Gap Junction-associated Na+ Influx Is Involved in the Mediation of Ca2+ Transients in Neonatal Rat Ventricular Myocytes.

Abstract

Gap junction (GJ) coupling is involved in the regulation of spontaneous Ca(2+) transients in neonatal rat ventricular myocytes (NRVMs); however, the underlying mechanism(s) remains incompletely clear. In this study, we investigated Na influx mediated by Cx43-associated GJ modulating the spontaneous NRVM excitation. Intracellular Na(+) and Ca(2+) concentrations ([Na(+)](i) and [Ca(2+)](i)) were assessed using CoroNa Green and Fluo-4 fluorescent probes, respectively, by confocal microscopy. GJ function was evaluated by measuring fluorescence recovery after photobleaching. The results showed that [Na(+)](i) and spontaneous Ca(2+) oscillating were significantly decreased by the treatment of NRVMs with GJ uncouplers or adenovirus-mediated Cx43 gene knockdown using short hairpin RNA, while both of the intracellular cation levels were increased by adenovirus-mediated Cx43 overexpression. Neither Na(+) channel blocker (tetrodotoxin) nor the GJ uncoupler (Gap27) or Cx43-short hairpin RNA adenovirus could completely suppress the Ca(2+) transients, but their combination usage could.
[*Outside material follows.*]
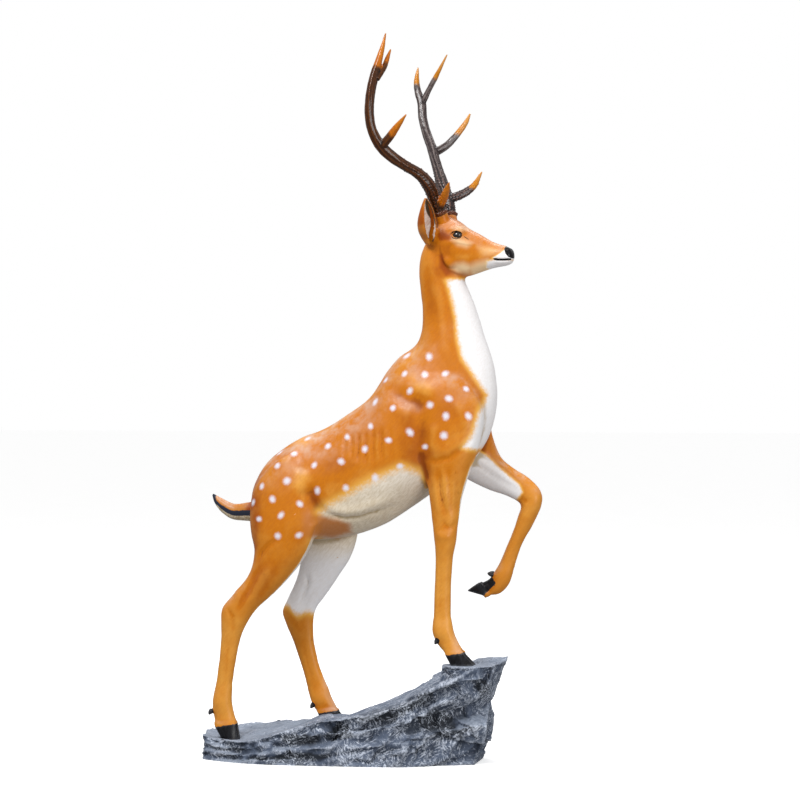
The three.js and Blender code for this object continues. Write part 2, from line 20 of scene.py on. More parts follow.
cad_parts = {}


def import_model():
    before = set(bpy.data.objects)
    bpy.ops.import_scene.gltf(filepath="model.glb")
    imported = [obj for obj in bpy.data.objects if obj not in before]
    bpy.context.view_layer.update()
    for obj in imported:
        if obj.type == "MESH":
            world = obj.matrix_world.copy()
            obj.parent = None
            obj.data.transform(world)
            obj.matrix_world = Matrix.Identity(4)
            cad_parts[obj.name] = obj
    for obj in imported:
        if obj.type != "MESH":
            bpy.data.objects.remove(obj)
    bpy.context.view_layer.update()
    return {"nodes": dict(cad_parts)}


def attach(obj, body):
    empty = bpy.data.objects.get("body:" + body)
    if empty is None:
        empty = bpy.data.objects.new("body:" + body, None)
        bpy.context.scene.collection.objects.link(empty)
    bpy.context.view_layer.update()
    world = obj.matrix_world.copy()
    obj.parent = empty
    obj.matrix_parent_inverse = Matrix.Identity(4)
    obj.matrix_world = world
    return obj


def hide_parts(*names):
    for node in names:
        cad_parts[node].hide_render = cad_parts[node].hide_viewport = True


log = logging.getLogger("stag")

MM = 0.001
BODY = "root"

Array = np.ndarray
Row = tuple[float, ...]
Point = tuple[float, float]


class Side(Enum):
    """The stag's two sides, by the sign of y."""

    RIGHT = -1
    LEFT = 1


RIGHT = (Side.RIGHT,)
LEFT = (Side.LEFT,)
BOTH = (Side.RIGHT, Side.LEFT)


class Slot(Enum):
    """The record's material slots."""

    COAT = "coat"
    ANTLER = "antler"
    ROCK = "rock"


# Meshes


@dataclass
class Skin:
    """A closed surface, as points in millimetres and faces."""

    points: Array
    faces: list[tuple[int, ...]]

    def moved(self, turn: Array, shift: Row) -> Skin:
        """This surface turned by a 3 by 3 matrix and then shifted."""
        return Skin(self.points @ turn.T + np.array(shift), self.faces)

    def mirrored(self) -> Skin:
        """This surface's mirror image on the stag's other side."""
        return Skin(self.points * np.array([1, -1, 1]), [face[::-1] for face in self.faces])


def joined(skins: list[Skin]) -> Skin:
    """Puts several surfaces into one, still overlapping.

    Args:
        skins: The surfaces.

    Returns:
        The one surface.
    """
    points, faces, first = [], [], 0
    for skin in skins:
        points.append(skin.points)
        faces += [tuple(i + first for i in face) for face in skin.faces]
        first += len(skin.points)
    return Skin(np.vstack(points), faces)


def flowing(rows: list[Row] | Array, steps: int) -> Array:
    """Runs a smooth curve through rows of numbers.

    Args:
        rows: The numbers at each station.
        steps: How many parts each stretch between two stations is cut into.

    Returns:
        The numbers at every part of the curve.
    """
    known = np.array(rows, float)
    ends = np.vstack([2 * known[0] - known[1], known, 2 * known[-1] - known[-2]])
    share = (np.arange(steps) / steps)[:, None]
    parts = []
    for before, start, end, after in zip(ends, ends[1:], ends[2:], ends[3:]):
        bend = 2 * before - 5 * start + 4 * end - after
        twist = 3 * start - before - 3 * end + after
        parts.append(0.5 * (2 * start + (end - before) * share + bend * share**2 + twist * share**3))
    return np.vstack([*parts, known[-1:]])


def signed_power(values: Array, power: float) -> Array:
    """Raises each value's size to a power and keeps its sign."""
    return np.sign(values) * np.abs(values) ** power


def lofted(rings: Array) -> Skin:
    """Closes a surface through rings of points, with a point in the middle of each end.

    Args:
        rings: Points as an array of rings, sides and coordinates.

    Returns:
        The closed surface, facing out.
    """
    count, sides, _ = rings.shape
    points = np.vstack([rings.reshape(-1, 3), rings[0].mean(0), rings[-1].mean(0)])
    first, last, end = count * sides, count * sides + 1, (count - 1) * sides
    faces: list[tuple[int, ...]] = []
    for j in range(sides):
        k = (j + 1) % sides
        faces += [(first, k, j), (last, end + j, end + k)]
        for low in range(0, end, sides):
            faces.append((low + j, low + k, low + sides + k, low + sides + j))
    corners = points[[face[:3] for face in faces]]
    volume = np.einsum("ij,ij->", corners[:, 0], np.cross(corners[:, 1], corners[:, 2]))
    return Skin(points, faces if volume > 0 else [face[::-1] for face in faces])


def turning(sides: int) -> Array:
    """The angles of a ring's points."""
    return np.arange(sides) / sides * 2 * math.pi


def limb(rows: list[Row], sides: int = 40, steps: int = 6, power: float = 0.95) -> Skin:
    """A body or limb through stations drawn in side view.

    Args:
        rows: Rear or top x and z, front or bottom x and z, y, half-width and fullness.
        sides: Points round each ring.
        steps: Rings from one station to the next.
        power: Below 1 fills the section's corners out.

    Returns:
        The closed surface.
    """
    drawn = flowing([row if len(row) == 7 else (*row, 0.0) for row in rows], steps)
    back = drawn[:, [0, 4, 1]]
    front = drawn[:, [2, 4, 3]]
    middle = (back + front) / 2
    along = signed_power(np.cos(turning(sides)), power)
    across = signed_power(np.sin(turning(sides)), power)
    rings = middle[:, None] + (back - middle)[:, None] * along[None, :, None]
    rings[:, :, 1] += drawn[:, 5, None] * across * (1 + drawn[:, 6, None] * along)
    return lofted(rings)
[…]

In addition, Ca(2+) transients disappeared in NRVMs incubated in Na(+)-free, but not in Ca(2+) -free medium, in which the remained transients could be further abolished by Gap27. Collectively, our findings suggest that Cx43-associated GJ function is involved in the regulation of Na(+) influx into cardiomyocytes, which contributes, at least in part, to triggering spontaneous excitation and regulation of cardiomyocyte automaticity.